É o Zé Ivaildo quem conta:
– Quando o João abriu a porta da conzinha aqui em casa ele viu que os home tava aqui também. Um apontou a arma, mas ele bateu a porta e saiu correndo estrada afora. Aí um deles falô: sujô, avisa lá que um fugiu. Vamo imbora.
Só depois se percebeu que os assaltantes haviam se dividido em dois grupos para a ação, o que permaneceu na casa do José Ivaildo com as mulheres amordaçadas e outro que foi para para a sede da fazenda.
A mulher do fazendeiro lembra que, antes de abandonar o local às pressas, levaram o que deu: cerca de R$ 200 em dinheiro, “um colar de pérola de três vorta, com brilhante e ouro” avaliado recentemente em R$ 16 mil e “uns troféu do Zé”. Também, sem nenhum respeito, arrancaram a aliança da mão de Elizete.
No outro dia, ao amanhecer, se via pela estrada que leva à fazenda São Pedro algumas peças de roupas abandonadas pelos assaltantes, que, segundo o caseiro José Ivaildo, estavam em dois carros, “uma picape e um carro grande” .
O caseiro acha que os assaltantes sondaram bem a fazenda antes do assalto:
– Chegaro já perguntano: cadê o cadeirante, cadê o cadeirante?
O policial Sandro Bonadio diz que os assaltantes não são de São Joaquim da Barra e tem uma pista para chegar aos homens, mas guarda segredo para não atrapalhar a investigação.

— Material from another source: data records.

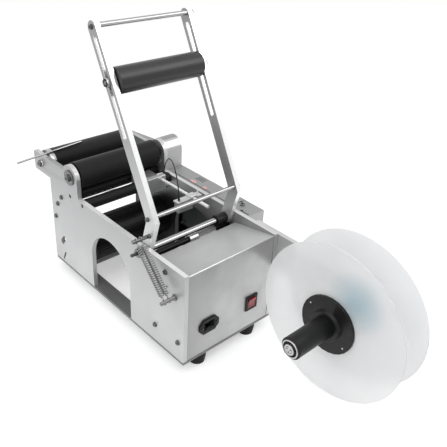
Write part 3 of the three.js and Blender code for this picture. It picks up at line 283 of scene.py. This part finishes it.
# translucent plastic of the spool's discs, white and soft, with a faint blue patch beside the hub
disc = {"tone": grey(0.93), "shade": (0.875, 0.875, 0.878, 1), "cloudScale": 7, "rough": (0.42, 0.55),
        "grainScale": 700, "grainDetail": 3.0, "bump": 0.05, "through": 0.5, "refraction": 1.12,
        "patch": at(140, -237, 213), "patchSpan": (0.008, 0.055), "patchShare": 0.6,
        "patchTone": (0.5, 0.7, 0.78, 1)}
materials["disc"], graph, shader = newPaint("disc")
colour = graph.mixColour(graph.noise(disc["cloudScale"]).spread(*grainSpan), disc["shade"], disc["tone"])
place = graph.node("ShaderNodeTexCoord", {}, out="Object")
reach = graph.node("ShaderNodeVectorMath", {"operation": "DISTANCE"}, place, disc["patch"], out="Value")
blue = reach.spread(*disc["patchSpan"], disc["patchShare"], 0)
graph.join(graph.mixColour(blue, colour, disc["patchTone"]), shader["Base Color"])
grain = graph.noise(disc["grainScale"], detail=disc["grainDetail"])
graph.join(grain.spread(*grainSpan, *disc["rough"]), shader["Roughness"])
graph.join(graph.bump(disc["bump"], grain), shader["Normal"])
shader["Transmission Weight"].default_value = disc["through"]
shader["IOR"].default_value = disc["refraction"]
print("materials made")

bodyOf = {node: body for body, nodes in frame["record"]["behaviour"]["bodies"].items() for node in nodes}
weldDistance = 2e-6
usualEdge = 0.5
flatAngle = math.radians(1.5)  # faces that turn less than this are joined
cornerAngle = math.radians(40)  # edges that turn more than this are broken
creaseAngle = math.radians(31)  # edges that turn more than this aren't shaded round


def finished(mesh, name, body, nodes=(), blend=None):
    # the piece of a mesh, which rides on a body, or stays in place on none when blend is given
    piece = bpy.data.objects.new(name, mesh)
    bpy.context.scene.collection.objects.link(piece)
    if blend:
        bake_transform(piece)
    else:
        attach(piece, body)
    if nodes:
        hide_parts(*nodes)


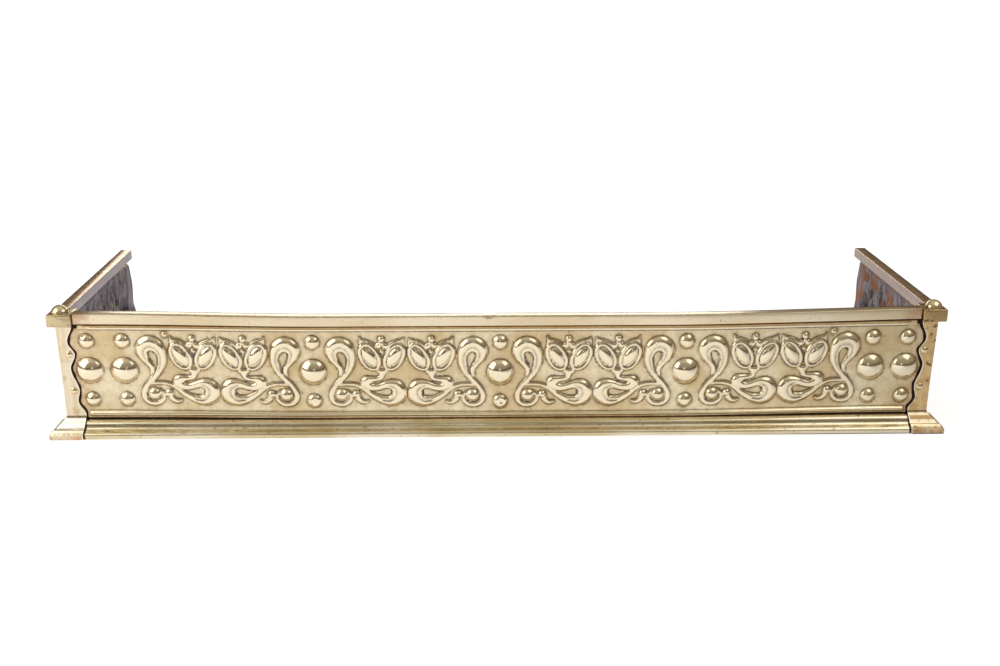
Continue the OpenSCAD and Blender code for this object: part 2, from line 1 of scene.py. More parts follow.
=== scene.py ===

Hoje, a casa da fazenda São Pedro do Ingresso continua mobiliada, limpa, em ordem, mas vazia. O casal de fazendeiros mudou-se para a cidade. Só o caseiro Zé permanece, mas mandou mulher e filhas também para São Joaquim. Todos estão com medo.
José Carlos Junqueira Enout, que tinha por única distração ficar no alpendre da fazenda escutando passarinhos, olhando a movimentação das galinhas, dos cachorros, e dos peixes num tanquinho, agora está calado, amargo.
Com um gesto explica que não quer falar nada sobre o que aconteceu naquela noite. A mulher lhe passa um comprimido e ele leva o remédio à boca, com a mão trêmula.